> _EXERCISE_
Quote every line below exactly as it reads.
## Begin STORED DATA
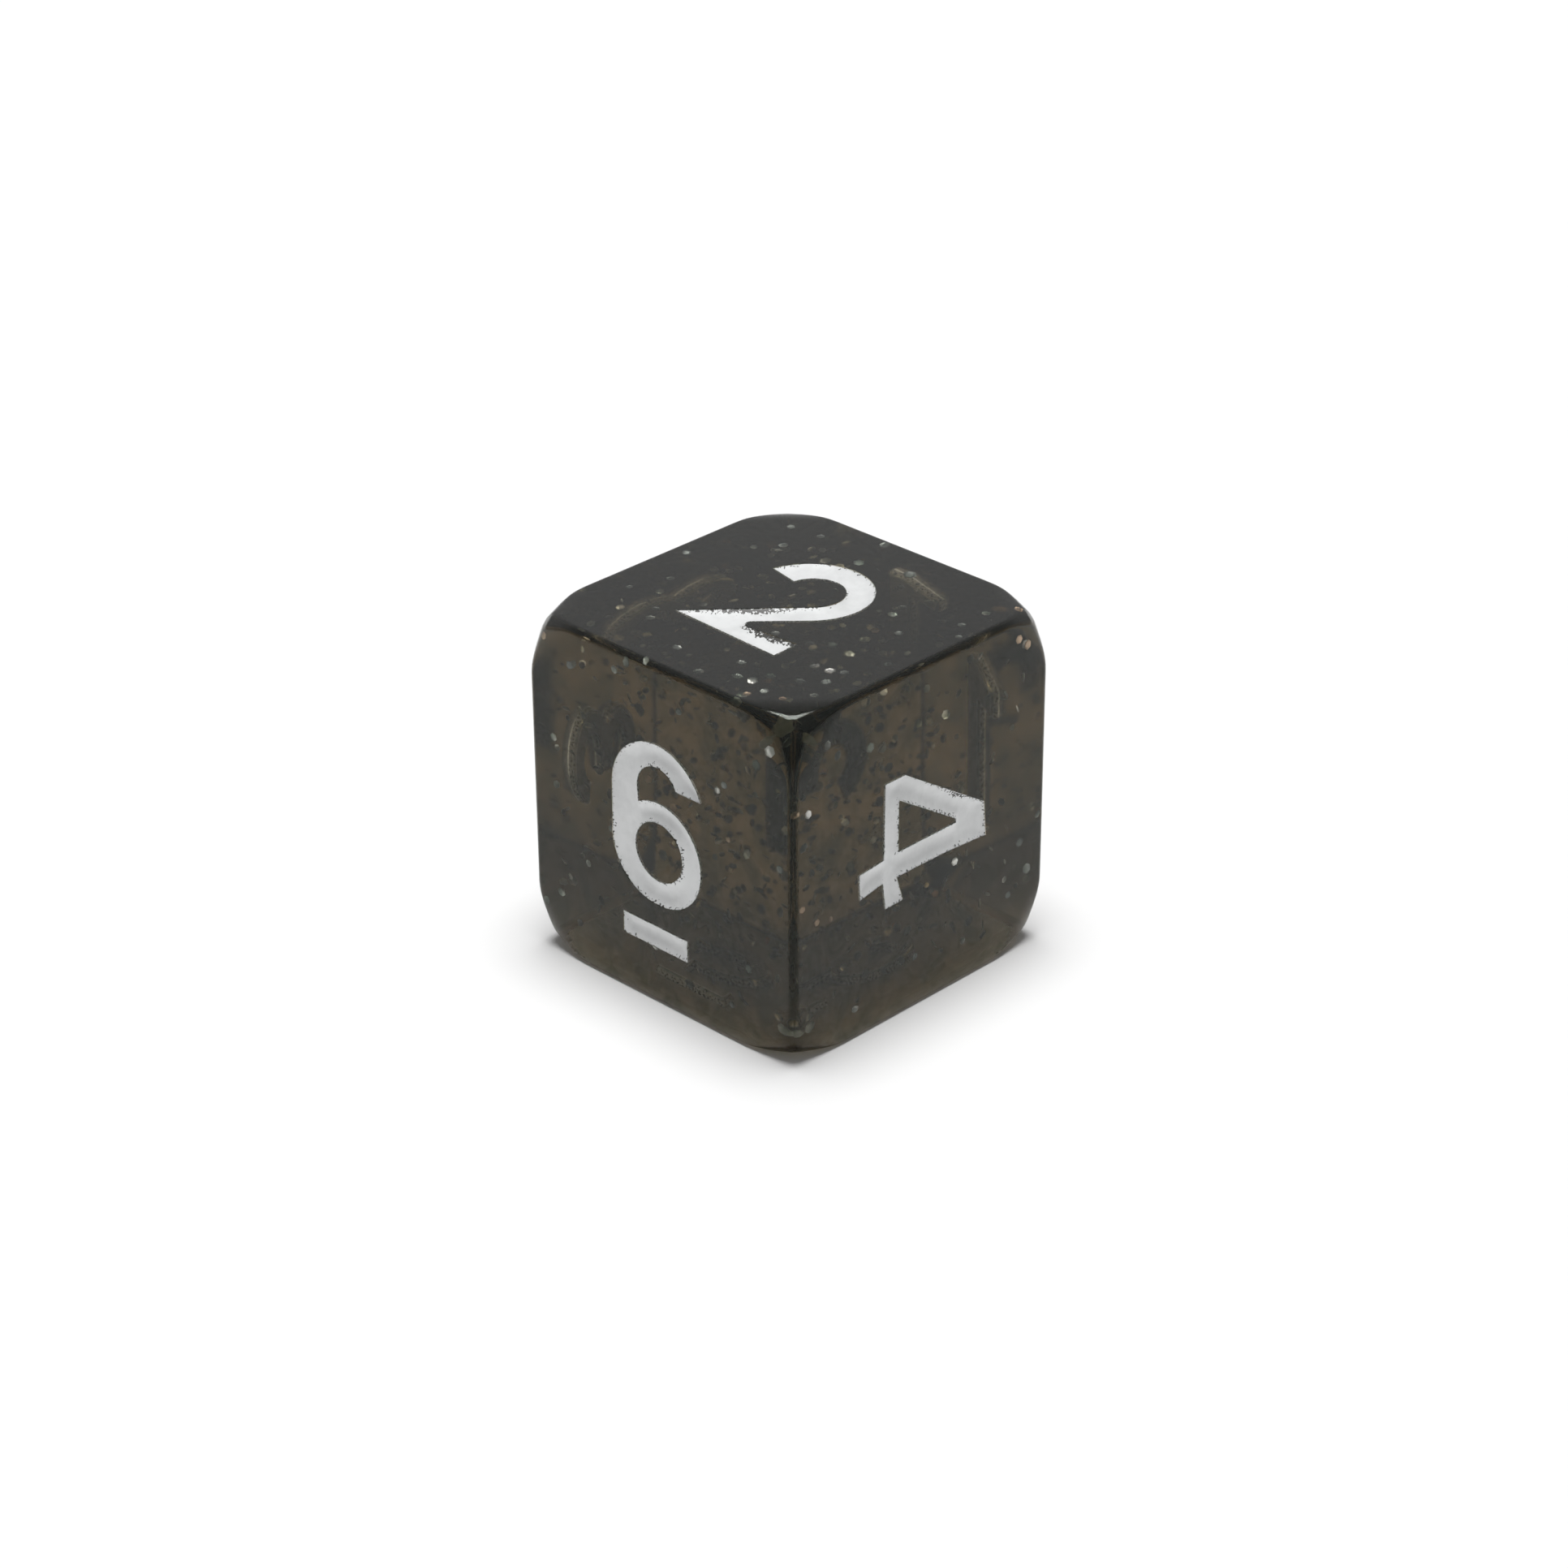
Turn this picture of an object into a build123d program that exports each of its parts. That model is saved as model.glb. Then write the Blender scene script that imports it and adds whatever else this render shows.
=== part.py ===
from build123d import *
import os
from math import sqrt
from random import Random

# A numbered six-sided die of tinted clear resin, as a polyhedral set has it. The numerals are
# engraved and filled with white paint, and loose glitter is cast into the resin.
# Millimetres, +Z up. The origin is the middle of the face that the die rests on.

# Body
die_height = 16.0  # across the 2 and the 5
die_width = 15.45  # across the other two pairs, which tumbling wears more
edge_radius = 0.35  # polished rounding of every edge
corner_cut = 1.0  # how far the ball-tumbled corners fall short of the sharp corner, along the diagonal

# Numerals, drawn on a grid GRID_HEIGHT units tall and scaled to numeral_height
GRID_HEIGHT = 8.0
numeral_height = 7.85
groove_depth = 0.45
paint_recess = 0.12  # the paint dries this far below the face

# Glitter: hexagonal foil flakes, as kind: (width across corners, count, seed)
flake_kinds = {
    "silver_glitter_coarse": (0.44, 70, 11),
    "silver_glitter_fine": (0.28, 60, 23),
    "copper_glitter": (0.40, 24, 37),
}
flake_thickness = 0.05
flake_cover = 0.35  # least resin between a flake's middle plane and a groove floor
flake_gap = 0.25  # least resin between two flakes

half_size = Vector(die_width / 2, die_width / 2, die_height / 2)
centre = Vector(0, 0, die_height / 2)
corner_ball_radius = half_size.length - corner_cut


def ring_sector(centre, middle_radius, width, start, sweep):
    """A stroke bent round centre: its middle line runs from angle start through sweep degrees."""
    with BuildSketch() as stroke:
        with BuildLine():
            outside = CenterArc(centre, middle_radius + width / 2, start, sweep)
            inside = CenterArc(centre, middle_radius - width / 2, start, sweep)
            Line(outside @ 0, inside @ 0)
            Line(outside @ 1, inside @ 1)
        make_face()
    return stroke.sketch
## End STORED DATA
> _EXERCISE RESULT_
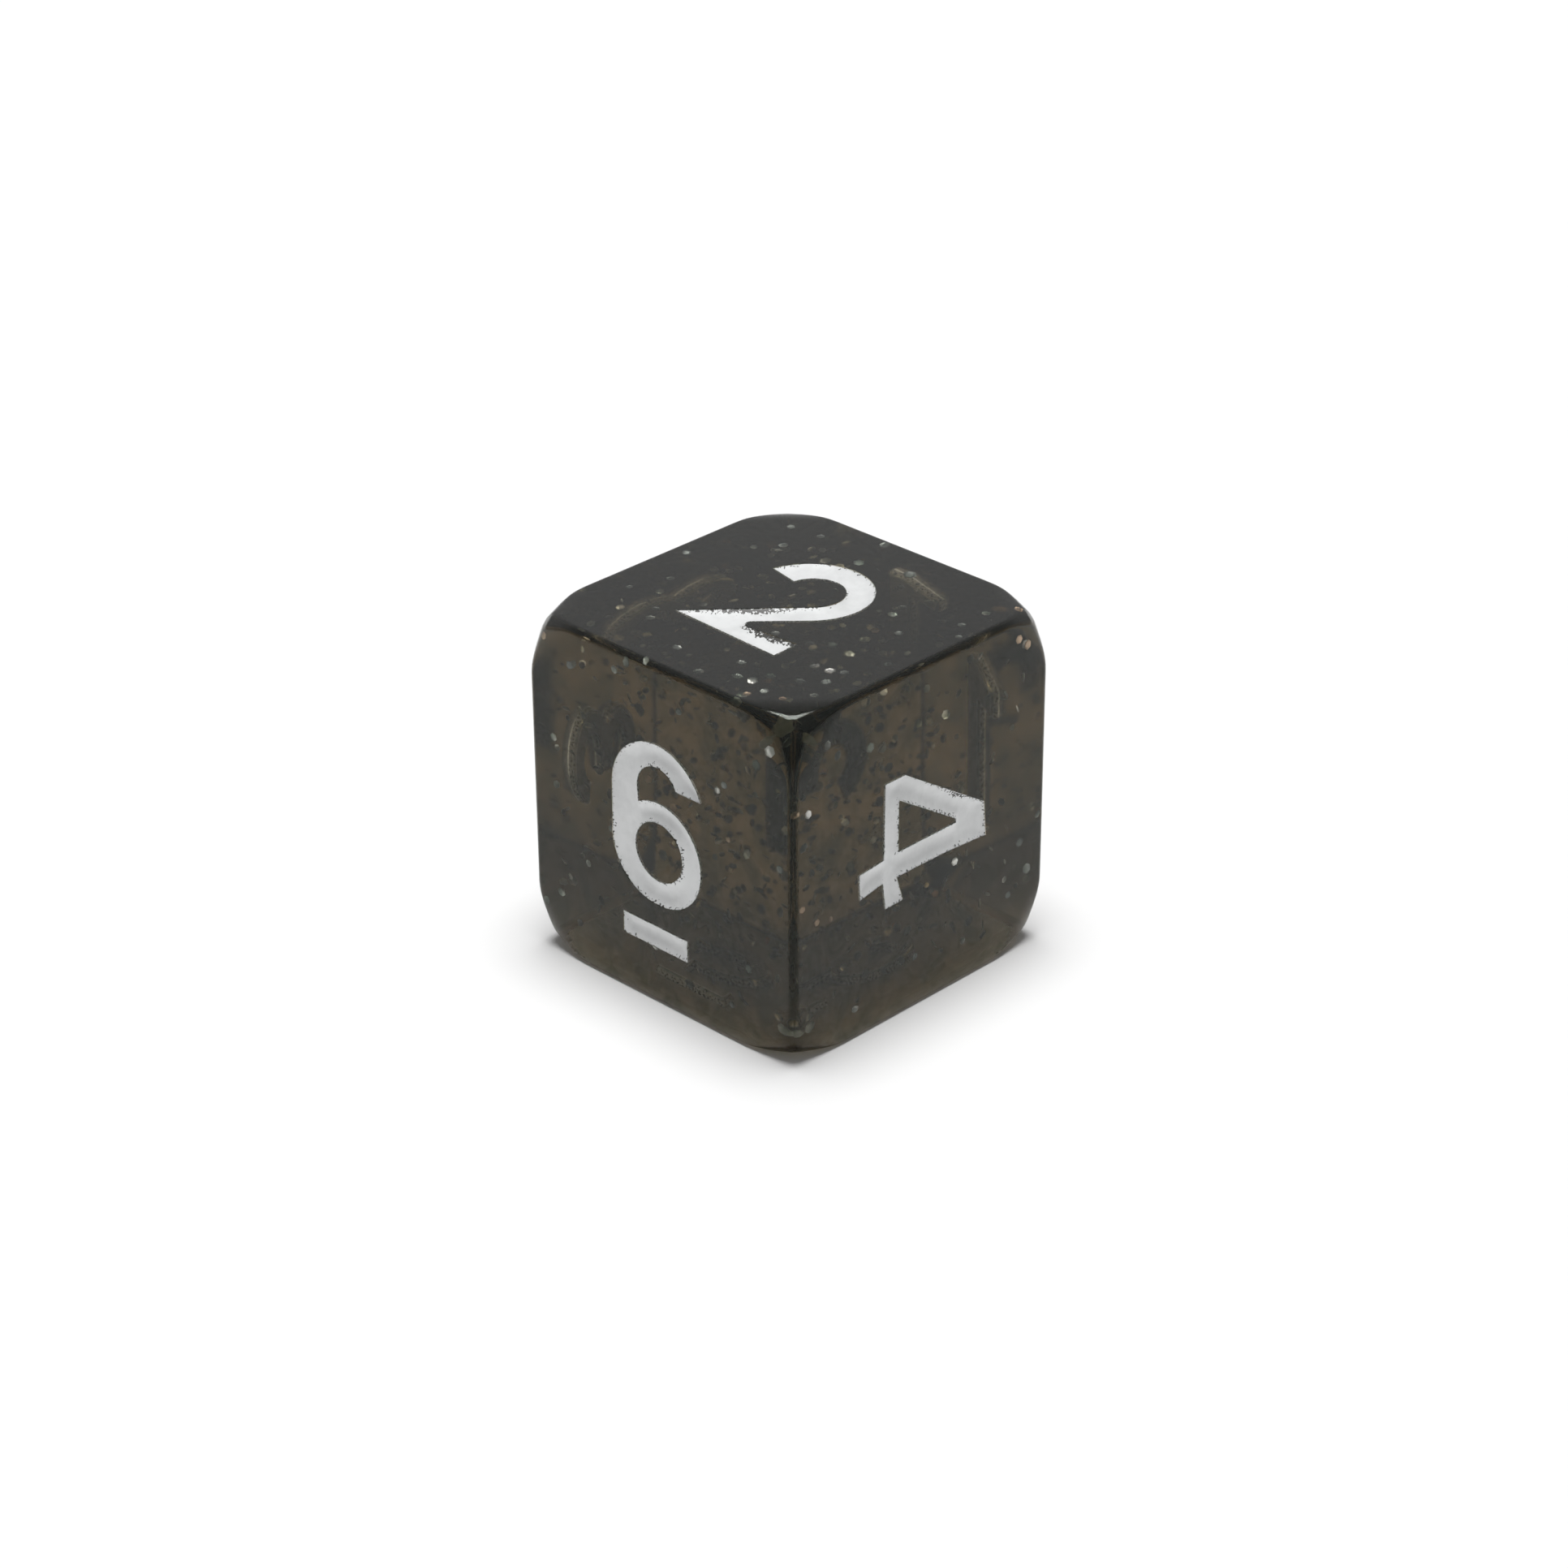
Turn this picture of an object into a build123d program that exports each of its parts. That model is saved as model.glb. Then write the Blender scene script that imports it and adds whatever else this render shows.
=== part.py ===
from build123d import *
import os
from math import sqrt
from random import Random

# A numbered six-sided die of tinted clear resin, as a polyhedral set has it. The numerals are
# engraved and filled with white paint, and loose glitter is cast into the resin.
# Millimetres, +Z up. The origin is the middle of the face that the die rests on.

# Body
die_height = 16.0  # across the 2 and the 5
die_width = 15.45  # across the other two pairs, which tumbling wears more
edge_radius = 0.35  # polished rounding of every edge
corner_cut = 1.0  # how far the ball-tumbled corners fall short of the sharp corner, along the diagonal

# Numerals, drawn on a grid GRID_HEIGHT units tall and scaled to numeral_height
GRID_HEIGHT = 8.0
numeral_height = 7.85
groove_depth = 0.45
paint_recess = 0.12  # the paint dries this far below the face

# Glitter: hexagonal foil flakes, as kind: (width across corners, count, seed)
flake_kinds = {
    "silver_glitter_coarse": (0.44, 70, 11),
    "silver_glitter_fine": (0.28, 60, 23),
    "copper_glitter": (0.40, 24, 37),
}
flake_thickness = 0.05
flake_cover = 0.35  # least resin between a flake's middle plane and a groove floor
flake_gap = 0.25  # least resin between two flakes

half_size = Vector(die_width / 2, die_width / 2, die_height / 2)
centre = Vector(0, 0, die_height / 2)
corner_ball_radius = half_size.length - corner_cut


def ring_sector(centre, middle_radius, width, start, sweep):
    """A stroke bent round centre: its middle line runs from angle start through sweep degrees."""
    with BuildSketch() as stroke:
        with BuildLine():
            outside = CenterArc(centre, middle_radius + width / 2, start, sweep)
            inside = CenterArc(centre, middle_radius - width / 2, start, sweep)
            Line(outside @ 0, inside @ 0)
            Line(outside @ 1, inside @ 1)
        make_face()
    return stroke.sketch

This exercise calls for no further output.